Given request –
Quote only the lines from the top of the listing below down to and including the line with "import math".

Available data –
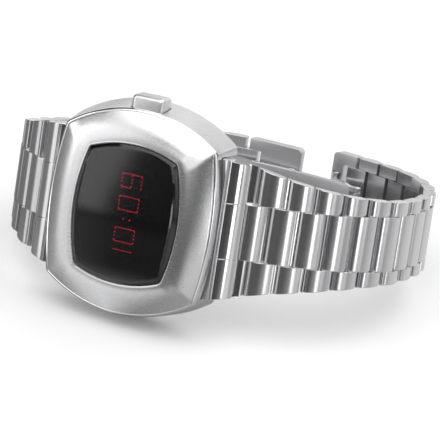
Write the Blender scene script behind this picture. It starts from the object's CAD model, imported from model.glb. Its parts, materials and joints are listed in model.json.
import json
import math

import bmesh
import bpy
from mathutils import Matrix, Vector


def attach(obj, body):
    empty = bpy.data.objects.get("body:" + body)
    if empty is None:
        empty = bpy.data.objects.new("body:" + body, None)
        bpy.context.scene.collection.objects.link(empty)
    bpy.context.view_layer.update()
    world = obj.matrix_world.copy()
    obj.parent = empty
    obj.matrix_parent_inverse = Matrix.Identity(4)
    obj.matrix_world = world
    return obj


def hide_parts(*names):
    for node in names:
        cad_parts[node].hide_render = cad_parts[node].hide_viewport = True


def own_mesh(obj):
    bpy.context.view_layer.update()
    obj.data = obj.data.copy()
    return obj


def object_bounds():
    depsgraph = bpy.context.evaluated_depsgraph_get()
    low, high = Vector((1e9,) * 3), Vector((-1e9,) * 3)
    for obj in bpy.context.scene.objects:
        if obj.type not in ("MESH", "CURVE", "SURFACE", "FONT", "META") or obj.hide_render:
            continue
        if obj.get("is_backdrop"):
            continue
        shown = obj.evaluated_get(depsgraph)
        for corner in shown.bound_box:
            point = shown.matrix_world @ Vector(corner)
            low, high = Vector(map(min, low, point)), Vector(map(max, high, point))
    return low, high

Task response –
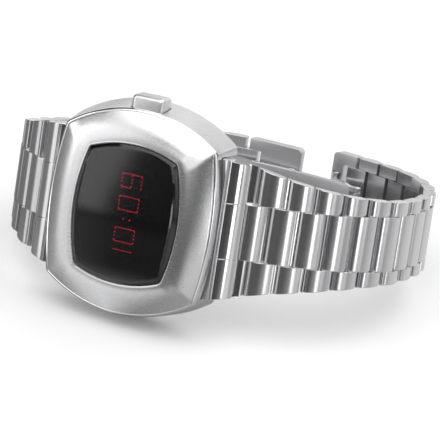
Write the Blender scene script behind this picture. It starts from the object's CAD model, imported from model.glb. Its parts, materials and joints are listed in model.json.
import json
import math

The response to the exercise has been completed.